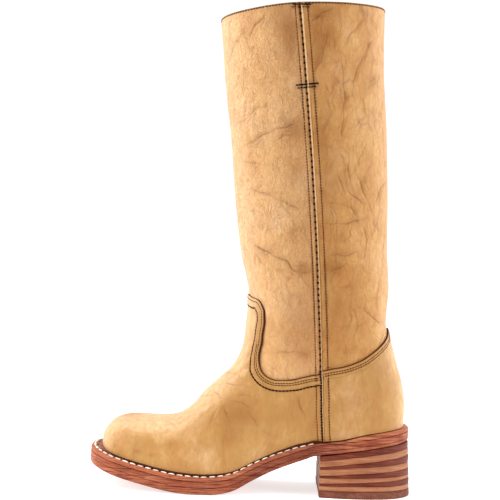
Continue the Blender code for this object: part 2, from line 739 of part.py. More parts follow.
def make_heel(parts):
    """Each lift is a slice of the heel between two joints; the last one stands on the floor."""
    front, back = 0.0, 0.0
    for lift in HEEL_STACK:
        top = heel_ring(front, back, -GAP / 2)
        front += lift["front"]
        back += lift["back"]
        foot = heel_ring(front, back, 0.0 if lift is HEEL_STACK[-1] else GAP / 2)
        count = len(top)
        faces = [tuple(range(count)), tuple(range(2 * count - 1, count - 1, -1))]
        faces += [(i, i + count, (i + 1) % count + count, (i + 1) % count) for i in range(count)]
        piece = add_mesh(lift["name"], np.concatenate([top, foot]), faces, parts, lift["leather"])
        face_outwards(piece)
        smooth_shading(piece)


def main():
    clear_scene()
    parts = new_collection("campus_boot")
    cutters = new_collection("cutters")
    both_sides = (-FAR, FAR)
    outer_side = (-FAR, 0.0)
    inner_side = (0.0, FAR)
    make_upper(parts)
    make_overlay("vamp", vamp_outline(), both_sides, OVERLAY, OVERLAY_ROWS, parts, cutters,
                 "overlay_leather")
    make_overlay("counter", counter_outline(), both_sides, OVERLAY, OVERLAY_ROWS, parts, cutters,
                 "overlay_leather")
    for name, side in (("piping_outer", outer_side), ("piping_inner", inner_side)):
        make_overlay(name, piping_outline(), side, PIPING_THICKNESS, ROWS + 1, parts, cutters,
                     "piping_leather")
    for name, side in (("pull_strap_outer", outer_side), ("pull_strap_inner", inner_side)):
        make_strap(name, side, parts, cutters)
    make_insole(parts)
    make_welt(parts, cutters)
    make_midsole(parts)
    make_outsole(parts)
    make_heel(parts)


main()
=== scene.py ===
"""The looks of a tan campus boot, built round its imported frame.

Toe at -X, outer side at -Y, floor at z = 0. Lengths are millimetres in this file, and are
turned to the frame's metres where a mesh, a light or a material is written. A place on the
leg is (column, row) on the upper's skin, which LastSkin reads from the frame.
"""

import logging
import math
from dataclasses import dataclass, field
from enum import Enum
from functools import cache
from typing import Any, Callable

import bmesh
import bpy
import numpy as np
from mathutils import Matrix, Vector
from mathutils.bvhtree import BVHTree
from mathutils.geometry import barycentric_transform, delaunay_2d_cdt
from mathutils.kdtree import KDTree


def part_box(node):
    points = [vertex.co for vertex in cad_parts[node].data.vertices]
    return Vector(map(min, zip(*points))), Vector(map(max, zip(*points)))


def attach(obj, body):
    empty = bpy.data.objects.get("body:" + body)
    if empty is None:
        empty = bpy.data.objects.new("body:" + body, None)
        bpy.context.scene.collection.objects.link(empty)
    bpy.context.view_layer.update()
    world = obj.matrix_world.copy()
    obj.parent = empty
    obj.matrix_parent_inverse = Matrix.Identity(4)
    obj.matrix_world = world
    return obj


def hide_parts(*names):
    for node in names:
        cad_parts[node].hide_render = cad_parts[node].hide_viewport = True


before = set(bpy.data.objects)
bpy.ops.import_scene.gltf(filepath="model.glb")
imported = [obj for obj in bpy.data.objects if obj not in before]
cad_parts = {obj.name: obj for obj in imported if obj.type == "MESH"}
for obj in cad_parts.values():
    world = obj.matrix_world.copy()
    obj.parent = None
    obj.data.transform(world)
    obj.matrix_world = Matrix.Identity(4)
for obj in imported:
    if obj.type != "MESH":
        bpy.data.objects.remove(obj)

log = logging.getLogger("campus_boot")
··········
◆ What to do
Reproduce exactly, please, only the lines from the start of the data above to the line that contains "smooth_shading(piece)", with both ends kept.

◆ Correct result
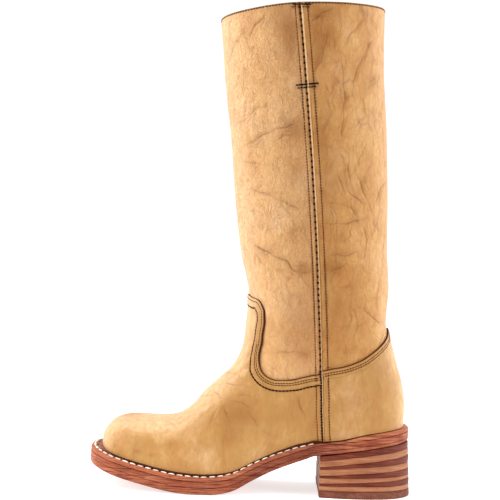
Continue the Blender code for this object: part 2, from line 739 of part.py. More parts follow.
def make_heel(parts):
    """Each lift is a slice of the heel between two joints; the last one stands on the floor."""
    front, back = 0.0, 0.0
    for lift in HEEL_STACK:
        top = heel_ring(front, back, -GAP / 2)
        front += lift["front"]
        back += lift["back"]
        foot = heel_ring(front, back, 0.0 if lift is HEEL_STACK[-1] else GAP / 2)
        count = len(top)
        faces = [tuple(range(count)), tuple(range(2 * count - 1, count - 1, -1))]
        faces += [(i, i + count, (i + 1) % count + count, (i + 1) % count) for i in range(count)]
        piece = add_mesh(lift["name"], np.concatenate([top, foot]), faces, parts, lift["leather"])
        face_outwards(piece)
        smooth_shading(piece)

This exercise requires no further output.